In the most common type of cesium magnetometer, a very small AC magnetic field is applied to the cell. Since the difference in the energy levels of the electrons is determined by the external magnetic field, there is a frequency at which this small AC field will cause the electrons to change states. In this new state, the electron will once again be able to absorb a photon of light. This causes a signal on a photo detector that measures the light passing through the cell. The associated electronics uses this fact to create a signal exactly at the frequency which corresponds to the external field.

Another type of cesium magnetometer modulates the light applied to the cell. This is referred a Bell–Bloom magnetometer after the two scientists who first investigated the effect. If the light is turned on and off at the frequency corresponding to the Earth's field, there is a change in the signal seen at the photo detector. Again, the associated electronics uses this to create a signal exactly at the frequency which corresponds to the external field.

Both methods lead to high performance magnetometers.

Applications
The cesium magnetometer is typically used where a higher performance magnetometer than the proton magnetometer is needed. In archaeology and geophysics, where the sensor is moved through an area and many accurate magnetic field measurements are needed, the cesium magnetometer has advantages over the proton magnetometer.

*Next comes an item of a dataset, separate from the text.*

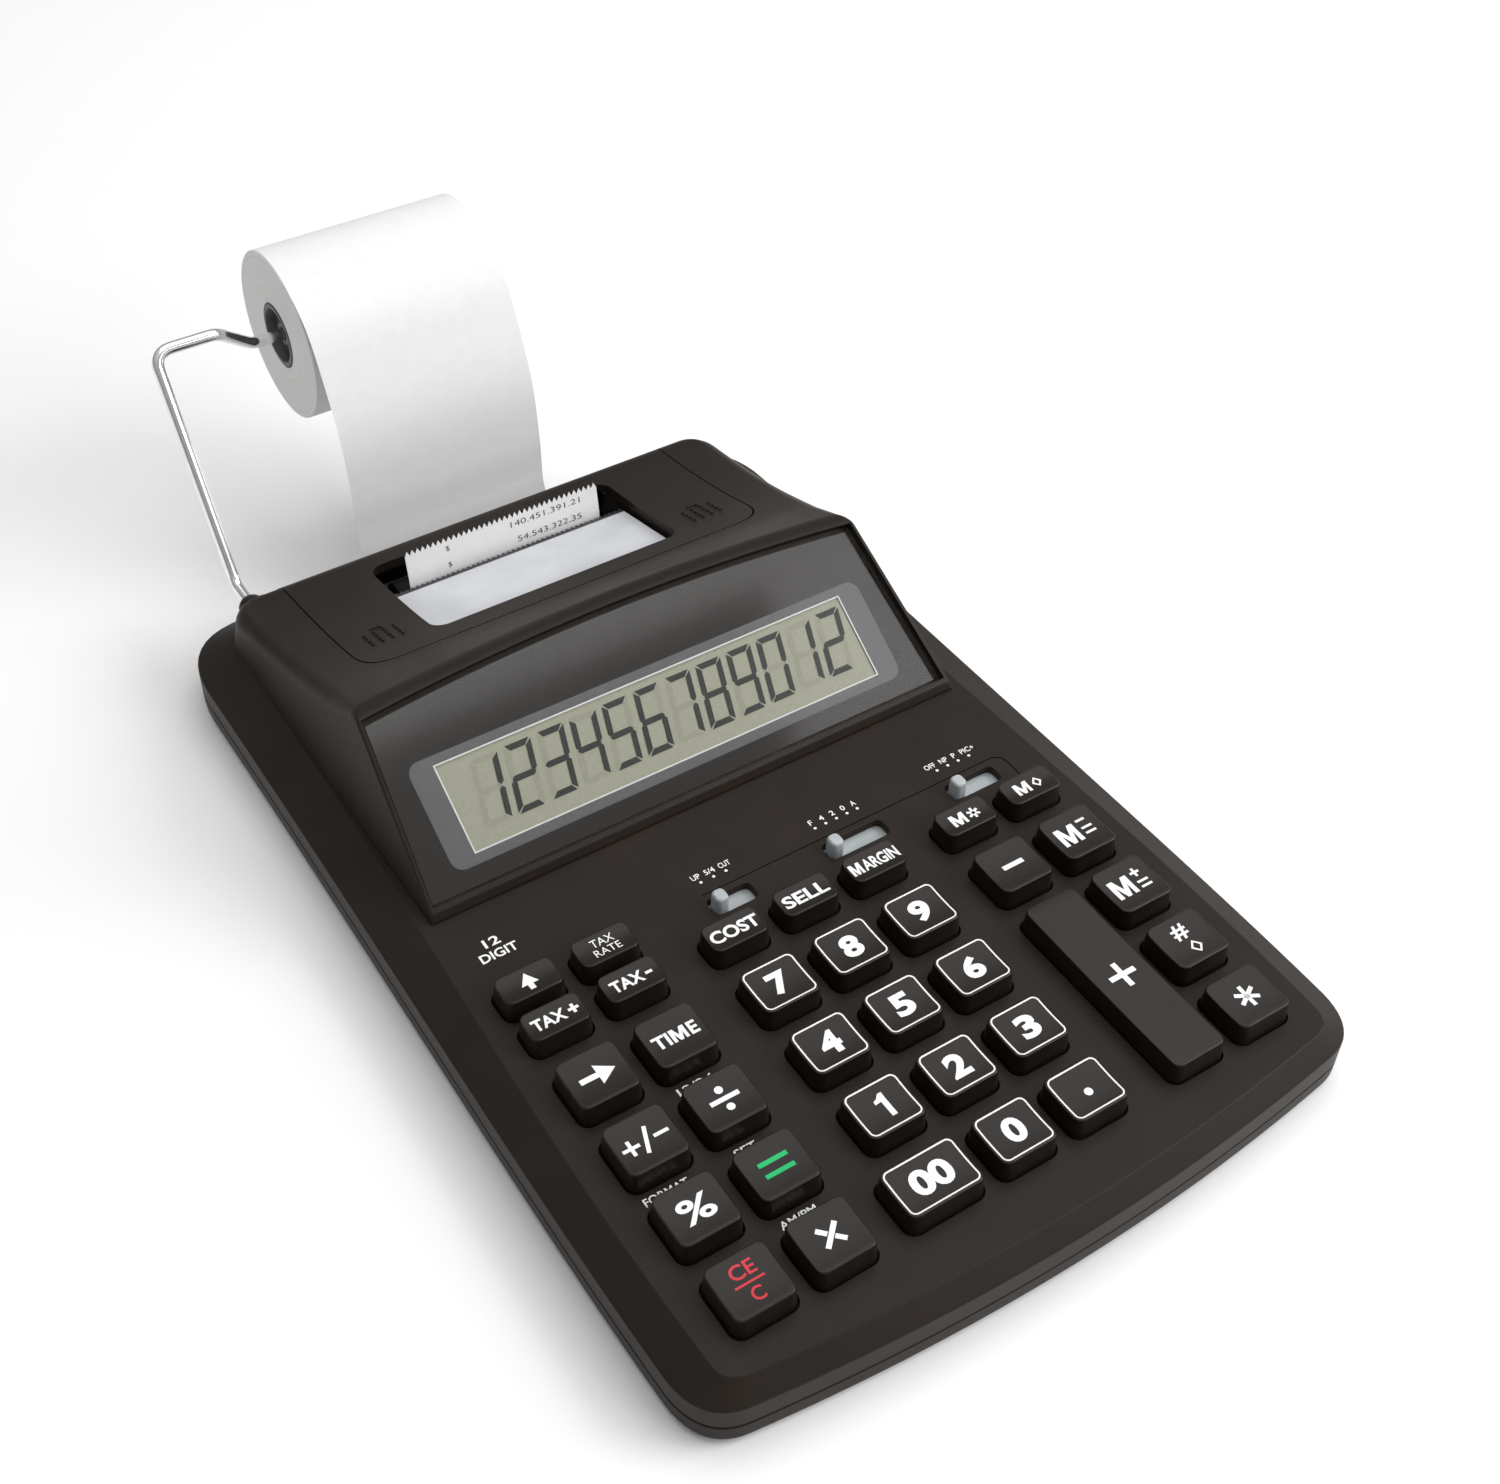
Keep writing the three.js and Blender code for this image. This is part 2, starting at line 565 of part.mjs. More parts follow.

The cesium magnetometer's faster measurement rate allow the sensor to be moved through the area more quickly for a given number of data points.

The lower noise of the cesium magnetometer allows those measurements to more accurately show the variations in the field with position.

Spin-exchange relaxation-free (SERF) atomic magnetometers

At sufficiently high atomic density, extremely high sensitivity can be achieved. Spin-exchange-relaxation-free (SERF) atomic magnetometers containing potassium, cesium or rubidium vapor operate similarly to the cesium magnetometers described above yet can reach sensitivities lower than 1 fT/√Hz.

The SERF magnetometers only operate in small magnetic fields. The Earth's field is about 50 µT. SERF magnetometers operate in fields less than 0.5 µT.

As shown in large volume detectors have achieved 200 aT/√Hz sensitivity. This technology has greater sensitivity per unit volume than SQUID detectors.

The technology can also produce very small magnetometers that may in the future replace coils for detecting changing magnetic fields.

Rapid developments are ongoing in this area. This technology may produce a magnetic sensor that has all of its input and output signals in the form of light on fiberoptic cables. This would allow the magnetic measurement to be made in places where high electrical voltages exist.

SQUID magnetometer

SQUIDs, or superconducting quantum interference devices, measure extremely small magnetic fields; they are very sensitive vector magnetometers, with noise levels as low as 3 fT·Hz−0.5 in commercial instruments and 0.4 fT·Hz−0.5 in experimental devices. Until the advent of SERF atomic magnetometers in 2002, this level of sensitivity was unreachable otherwise.
These magnetometers require cooling with liquid helium (4.2 K) or liquid nitrogen (77 K) to operate, hence the packaging requirements to use them are rather stringent both from a thermal-mechanical as well as magnetic standpoint. SQUID magnetometers allow one to measure the magnetic fields produced by brain or heart activity (magnetoencephalography and magnetocardiography, respectively).

Early magnetometers
In 1833 Carl Friedrich Gauss, head of the Geomagnetic Observatory in Göttingen, published a paper on measurement of the Earth's magnetic field. [10] It described a new instrument that Gauss called a "magnometer" (a term which is still occasionally used instead of magnetometer). It consisted of a permanent bar magnet suspended horizontally from a gold fibre. A magnetometer is also called a gaussmeter.